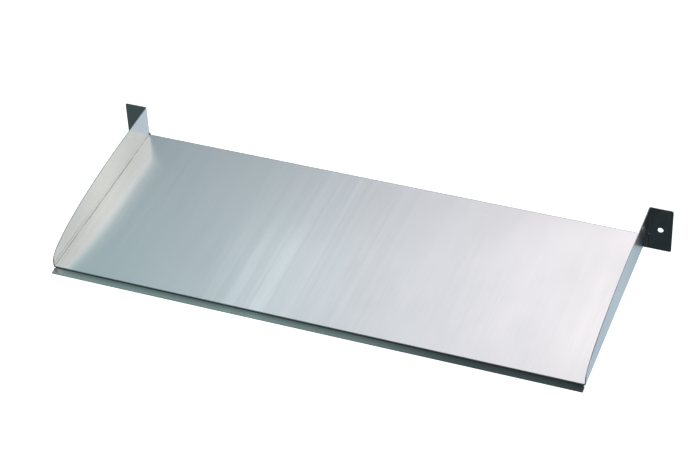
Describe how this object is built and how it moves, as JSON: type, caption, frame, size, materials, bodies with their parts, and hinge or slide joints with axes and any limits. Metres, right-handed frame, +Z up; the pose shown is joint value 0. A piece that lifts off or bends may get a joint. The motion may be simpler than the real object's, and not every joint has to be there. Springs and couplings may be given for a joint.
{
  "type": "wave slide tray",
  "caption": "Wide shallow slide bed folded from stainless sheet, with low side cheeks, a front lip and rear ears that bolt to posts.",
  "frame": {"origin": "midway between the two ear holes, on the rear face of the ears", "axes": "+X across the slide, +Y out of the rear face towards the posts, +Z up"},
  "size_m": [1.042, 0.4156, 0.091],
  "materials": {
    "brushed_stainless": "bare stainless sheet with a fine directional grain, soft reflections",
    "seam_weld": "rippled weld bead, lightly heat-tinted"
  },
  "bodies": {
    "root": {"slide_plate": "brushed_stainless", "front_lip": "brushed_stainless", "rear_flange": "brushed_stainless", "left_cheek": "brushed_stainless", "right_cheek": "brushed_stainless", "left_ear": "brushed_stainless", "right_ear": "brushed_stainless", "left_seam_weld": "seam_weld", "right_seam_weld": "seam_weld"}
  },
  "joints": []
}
::::::::::
### [Your goal]
Return every line exactly.

### [Problem solution]
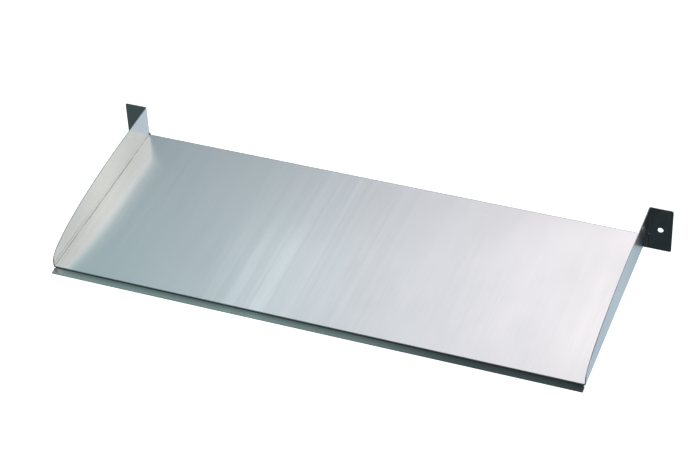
Describe how this object is built and how it moves, as JSON: type, caption, frame, size, materials, bodies with their parts, and hinge or slide joints with axes and any limits. Metres, right-handed frame, +Z up; the pose shown is joint value 0. A piece that lifts off or bends may get a joint. The motion may be simpler than the real object's, and not every joint has to be there. Springs and couplings may be given for a joint.
{
  "type": "wave slide tray",
  "caption": "Wide shallow slide bed folded from stainless sheet, with low side cheeks, a front lip and rear ears that bolt to posts.",
  "frame": {"origin": "midway between the two ear holes, on the rear face of the ears", "axes": "+X across the slide, +Y out of the rear face towards the posts, +Z up"},
  "size_m": [1.042, 0.4156, 0.091],
  "materials": {
    "brushed_stainless": "bare stainless sheet with a fine directional grain, soft reflections",
    "seam_weld": "rippled weld bead, lightly heat-tinted"
  },
  "bodies": {
    "root": {"slide_plate": "brushed_stainless", "front_lip": "brushed_stainless", "rear_flange": "brushed_stainless", "left_cheek": "brushed_stainless", "right_cheek": "brushed_stainless", "left_ear": "brushed_stainless", "right_ear": "brushed_stainless", "left_seam_weld": "seam_weld", "right_seam_weld": "seam_weld"}
  },
  "joints": []
}